O fato é que a ciência, em princípio, é neutra; ela está lidando com a verdade, só que não é absoluta, mas provisória —porque o que se diz hoje vai ser aprimorado amanhã. Já a política depende de valores, que podem ser antagônicos. Se dois ou mais lados forem democráticos, isso é legítimo. Você pode ter uma política para a economia mais à esquerda, mais à direita, desde que se cumpram as regras do jogo e que se respeitem as finalidades previstas na Constituição, que previu, por exemplo, que o Brasil seria um país sem fome, sem preconceito, socialmente justo e próspero. A ciência é uma ideia iluminista, ela dissipa as trevas da ignorância, do preconceito. Isso ocorreu desde o século 18. Isso faz com que preconceitos sejam inaceitáveis.

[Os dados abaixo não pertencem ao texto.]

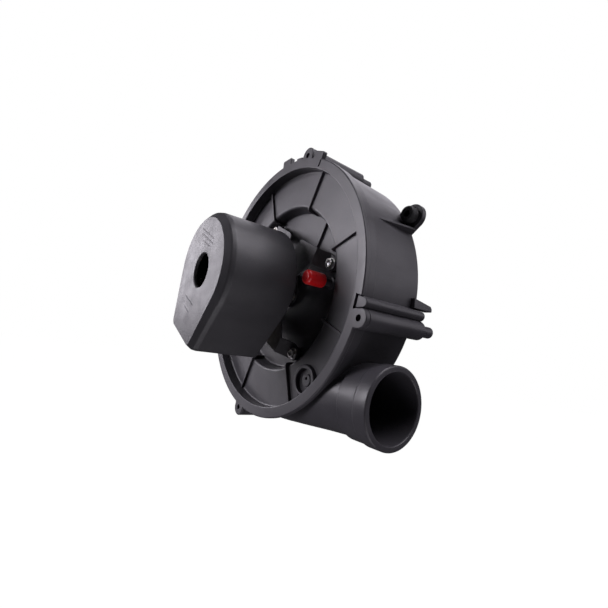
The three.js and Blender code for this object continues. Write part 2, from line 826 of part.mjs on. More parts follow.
const motor = new THREE.Group();
fan.add(motor);
add('motor_cap', motorCap(), capPlastic, motor);
add('stator_laminations', laminations(), coreSteel, motor);
add('coil_winding', coilWinding(), copperWire, motor);
add('coil_bobbin', bobbin(), nylon, motor);
add('front_bearing_bracket', frontBearingBracket(), zincSteel, motor);
add('motor_mount_bracket', mountBracket(), paintedSteel, motor);
add('front_bearing', sleeveBearing(-97, -90.5), bronze, motor);
add('rear_bearing', sleeveBearing(-57.6, -50.4), bronze, motor);
addEach('shading_band', [-1, 1], shadingBand, copperWire);
addEach('spade_terminal', [-1, 1], spadeTerminal, zincSteel);
addEach('motor_bolt', boltPoints, motorBolt, zincSteel);
addEach('motor_nut', boltPoints, motorNut, zincSteel);

const rotor = new THREE.Group();
fan.add(rotor);
add('motor_shaft', motorShaft(), zincSteel, rotor);
add('rotor_core', rotorCore(), coreSteel, rotor);
add('front_thrust_washer', thrustWasher(-89.5), nylon, rotor);
add('rear_thrust_washer', thrustWasher(-59.6), nylon, rotor);
add('cooling_fan', coolingFan(), nylon, rotor);
add('blower_wheel', blowerWheel(), blackPlastic, rotor);
add('wheel_clamp', wheelClamp(), zincSteel, rotor);

add('pressure_tap_cap', tapCap(), redVinyl);

export default fan;
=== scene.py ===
"""Looks of a furnace combustion fan: moulded scroll housing, dished cover, capped motor and blower wheel.

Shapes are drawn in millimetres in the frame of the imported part: the fan's axis is Y, the motor faces -Y,
the outlet pipe points to +X and +Z is up. Each finished mesh is scaled to metres.
"""

import json
import math

import bmesh
import bpy
from mathutils import Matrix, Vector

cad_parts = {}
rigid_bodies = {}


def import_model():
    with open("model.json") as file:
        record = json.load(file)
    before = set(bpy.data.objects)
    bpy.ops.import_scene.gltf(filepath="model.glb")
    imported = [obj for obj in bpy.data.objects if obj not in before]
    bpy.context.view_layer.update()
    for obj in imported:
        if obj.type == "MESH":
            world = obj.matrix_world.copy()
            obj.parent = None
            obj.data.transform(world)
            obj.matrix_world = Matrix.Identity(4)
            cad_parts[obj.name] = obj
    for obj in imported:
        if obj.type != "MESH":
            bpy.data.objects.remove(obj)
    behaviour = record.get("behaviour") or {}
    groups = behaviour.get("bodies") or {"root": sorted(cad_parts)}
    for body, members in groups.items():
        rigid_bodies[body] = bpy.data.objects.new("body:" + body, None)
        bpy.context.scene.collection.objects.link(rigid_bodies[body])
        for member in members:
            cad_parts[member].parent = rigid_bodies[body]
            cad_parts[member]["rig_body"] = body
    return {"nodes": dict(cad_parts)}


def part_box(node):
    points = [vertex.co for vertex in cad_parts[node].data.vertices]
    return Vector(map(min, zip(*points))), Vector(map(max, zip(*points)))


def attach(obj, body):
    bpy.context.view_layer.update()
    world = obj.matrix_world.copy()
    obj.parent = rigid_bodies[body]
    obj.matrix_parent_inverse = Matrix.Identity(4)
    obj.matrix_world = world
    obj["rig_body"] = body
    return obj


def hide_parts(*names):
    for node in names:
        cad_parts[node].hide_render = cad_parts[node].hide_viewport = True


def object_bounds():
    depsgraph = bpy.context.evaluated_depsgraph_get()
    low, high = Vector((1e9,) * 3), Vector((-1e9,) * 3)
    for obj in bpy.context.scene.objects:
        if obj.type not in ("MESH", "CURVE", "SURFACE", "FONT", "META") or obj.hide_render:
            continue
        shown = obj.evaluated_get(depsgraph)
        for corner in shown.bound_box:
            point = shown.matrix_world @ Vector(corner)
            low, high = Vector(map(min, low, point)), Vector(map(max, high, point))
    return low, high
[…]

Se pensarmos em preconceitos da vida cotidiana, como racismo, homofobia; nada disso tem guarida da ciência, que nesse caso tem seu lado mais progressista."

Como o país pode sair dessa enrascada do negacionismo?

Não vai ser fácil, vai ser demorado, mas só saímos tendo educação, pesquisa. Tem de investir, e isso vai demorar um certo tempo. Outro dia uma pessoa me dizia que existe uma certa celebração da ignorância, as pessoas ficam felizes quando ouvem alguém no poder ignorante como ela. É estranho isso.

A ciência enfrentou vários cortes de verbas nos últimos anos. Isso afetou muito o setor?

Sem dúvida, o momento é difícil. Veja o caso do supercomputador Tupã, do Inpe [Instituto Nacional de Pesquisa Espacial]: nós o visitamos, e a gente viu o problema de um órgão desfalcado de muitos quadros. Como vai tocar seu trabalho assim? Tudo isso vai demorar para ser recomposto, vai depender de verbas públicas para consertar o que ficou quebrado ou se perdeu; para investir em coisas novas e atrair brasileiros que foram embora. Tem muita coisa a ser feita.

A estrutura da ciência foi sucateada?

Com certeza porque você não vem dando manutenção. E o que acontece se você tem um laboratório e não o mantém com manutenção em dia? Você perde o laboratório inteiro. É o equivalente a não botar óleo no carro: ele vale mais de mil vezes que o óleo, mas se você não puser, pode perder tudo. É isso que está ocorrendo com o Brasil.

Diante desse cenário, qual será a missão do próximo presidente ou de uma segunda gestão de Bolsonaro?

O presidente que assumir vai ter uma lista tão grande que vai ser difícil dar prioridade no meio disso tudo. Temos gente com fome, tem universidade sem dinheiro para terminar o ano. A gente pode até dizer: a fome é prioridade, mas para isso precisa também de conhecimento rigoroso, precisa saber onde e de que maneira vai produzir alimentos.

Esse momento de hoje se compara com algum outro na nossa história recente?

Não, nunca tivemos um momento tão ruim na nossa história desde o período colonial. Ele é tão preocupante porque temos um país muito mais complexo do que há algumas décadas e que está devastado por ódio, ignorância e perseguição às coisas boas. Temos a destruição da Amazônia, pobreza crescendo, fome voltando, deficiência na educação, cultura. Nunca tivemos uma coisa assim.

Agora a gente tem de tentar recompor, sem deixar que se perca mais. Esse é o grande desafio agora do país."